Werdum rushed into Stipe and Stipe capitalized. Rockhold threw a shitty jab and Bisping capitalized. Alvarez had some good exchanges with RDA, defended the TD, threw the same right hook that he had been throwing, the same hook that he hit RDA with just before the one that dropped him, and then never let up. Woodley threw a right earlier in the fight that barely missed then threw a faint to the body and the same right again. He also arguably made Robbie respect his ability to use wrestling if he just moved forward willy nilly by level changing.
These guys weren't swinging wildly and had clear intentions and/or game plans. And capitalizing on a fighter's mistakes takes at least some skill imo. And neither Bisping or Stipe are bums either. Plus, Luke is known for not having the best boxing skills in the world. Mike tagged him up in the first fight before the kick. Can't recall how often Werdum bum rushes.
Sure, but, as I said above, Woodley threw a right earlier in the fight that barely missed then threw a faint to the body and the same right again. He also made Robbie respect his ability to use wrestling if he just moved forward willy nilly by level changing.
Woodley most definitely had a solid game plan and executed it very well imho.
with MMA you have the smaller gloves but more importantly, when a punch is landed, with the follow up, there is no chance to recover like a knockdown in boxing
That;s all good and well, but it is resulting in way too many upsets
Fighters are the top are all very skilled nowadays, there are no muppets
Anyone can land that one strike
Imagine if tennis matches were won by one great point won by the lesser player or one touchdown in the NFL or one basket in the NBA
I don't mind upsets in sport, its good for the sport but in MMA there are too many and they just do not feel earned
If someone outside the Top 10 beats Federer or Murray in a grand slam over 5 sets they have definitely earnt it
This is exactly on point. If I launch a basketball from past half court and it goes in, the fact that I aimed for it and had the intent to make it does not make it any less lucky. A lot of people, particularly those with unyielding, black and white mindsets are afraid to admit the luck involved with these sorts of things.I'm not even talking about Woodley specifically. I am talking about the idea that "luck", or favorable improbable circumstance happens and people who say intent is proof it isn't luck are wrong.

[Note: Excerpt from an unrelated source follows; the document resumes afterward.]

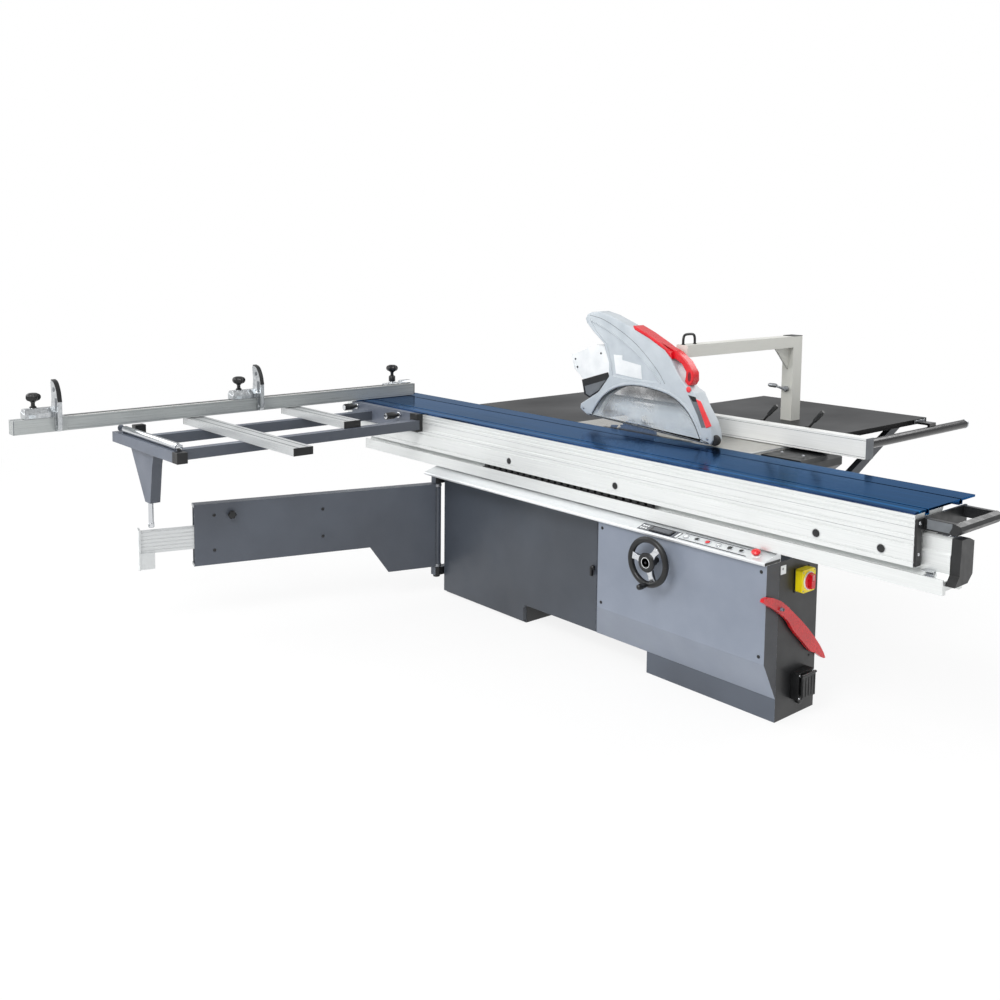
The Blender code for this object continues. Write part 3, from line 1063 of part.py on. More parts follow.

Baseball players and basketball players train every day too. And still rarely succeed at certain things. Like a short stop who hits a few home runs a year. Or maybe zero. If he hits one off a good pitcher it is luck. Just like many good basketball players make lucky shots. It happens.
And I agree MMA has a larger luck factor than other sports. A single second ends a game. One mistake. One score. Over. That instant.
And I think prolonged beatings are more decisive. Like Cain vs JDS. Cain beating him around the ring for however many rounds is more impressive than JDS knocking him out early. A prolonged ass beating is rarely luck.
That's a perfect way of putting it. I get sick of the overly literal approach:
"It's a punch meant to knock you out, it can't be luck."
Yeah, bullshit. Like you said, it can still be luck
I think its the nature of some people. They are petrified to admit that nothing in life is absolute and the fact that a fight could have ten different results in ten matches doesn't make sense in their "logical" brain.Agreed. There's a pretentious legitimacy to those arguments supposedly against excuses... some can't accept that a fight's outcome often is not absolute proof of anything or a clear display of who is superior. Like ts said, in a boxing match you could get a knock down in the first 10 secs and still dominate the rest of the fight, because you'll be allowed to recover.
By betting odds Woodley was considered to have less than 50% chance to win last night, yet he happened to win. In other words his variance happened to be on his side in the most important moment of his career despite it was (considered) unlikely. You can definitely say he was lucky in that sense. This should not be difficult to understand. Not going to explain it further, you either get it or you dont.